A new syntax for writing tests
Jean-Michel Pichavant
jeanmichel at sequans.com
Thu Aug 5 05:17:05 EDT 2010
Jonathan Fine wrote:
> Hi
>
> I just discovered today a new syntax for writing tests. The basic
> idea is to write a function that contains some statements, and run it
> via a decorator. I wonder if anyone had seen this pattern before, and
> how you feel about it. For myself, I quite like it.
>
> Let's suppose we want to test this trivial (of course) class.
> class Adder(object):
>
> def __init__(self):
> self.value = 0
>
> def plus(self, delta):
> self.value += delta
>
> The test the class you need a runner. In this case it is quite simple.
>
> def runner(script, expect):
> '''Create an adder, run script, expect value.'''
>
> adder = Adder()
> script(adder)
> return adder.value
>
> We can now create (and run if we wish) a test. To do this we write
>
> @testit(runner, 4)
> def whatever(a):
> '''Two plus two is four.'''
>
> a.plus(2)
> a.plus(2)
>
> Depending on the exact value of the testit decorator (which in the end
> is up to you) we can store the test, or execute it immediately, or do
> something else.
>
> The simplest implementation prints:
> OK: Two plus two is four.
> for this passing test, and
> Fail: Two plus four is five.
> expect 5
> actual 6
> for a test that fails.
>
> Here is the testit decorator used to produce the above output:
>
> def testit(runner, expect):
> '''Test statements decorator.'''
>
> def next(script):
> actual = runner(script, expect)
> if actual == expect:
> print 'OK:', script.__doc__
> else:
> print 'Fail:', script.__doc__
> print ' expect', expect
> print ' actual', actual
>
> return next
>
>
> You can pick this code, for at least the next 30 days, at
> http://dpaste.com/hold/225056/
>
> For me the key benefit is that writing the test is really easy.

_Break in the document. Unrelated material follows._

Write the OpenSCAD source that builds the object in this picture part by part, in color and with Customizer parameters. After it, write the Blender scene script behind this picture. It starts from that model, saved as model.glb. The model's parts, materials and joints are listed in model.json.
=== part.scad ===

> Here's a test I wrote earlier today.
>
> @testit(runner, '''<a att="value"><b/></a>''')
> def whatever(tb):
> tb.start('a', {'att': 'value'})
> tb.start('b')
> tb.end('b')
> tb.end('a')
>
> If the test has a set-up and tear-down, this can be handled in the
> runner, as can the test script raising an expected or unexpected
> exception.
>
Hi,
"The unittest module provides a rich set of tools for constructing and
running tests. This section demonstrates that a small subset of the
tools suffice to meet the needs of most users."
source
http://docs.python.org/library/unittest.html
As you can see, a much more featured test framework already exists.
There's nothing wrong in a new test framework, but it has to be better
than the existing one in some situations.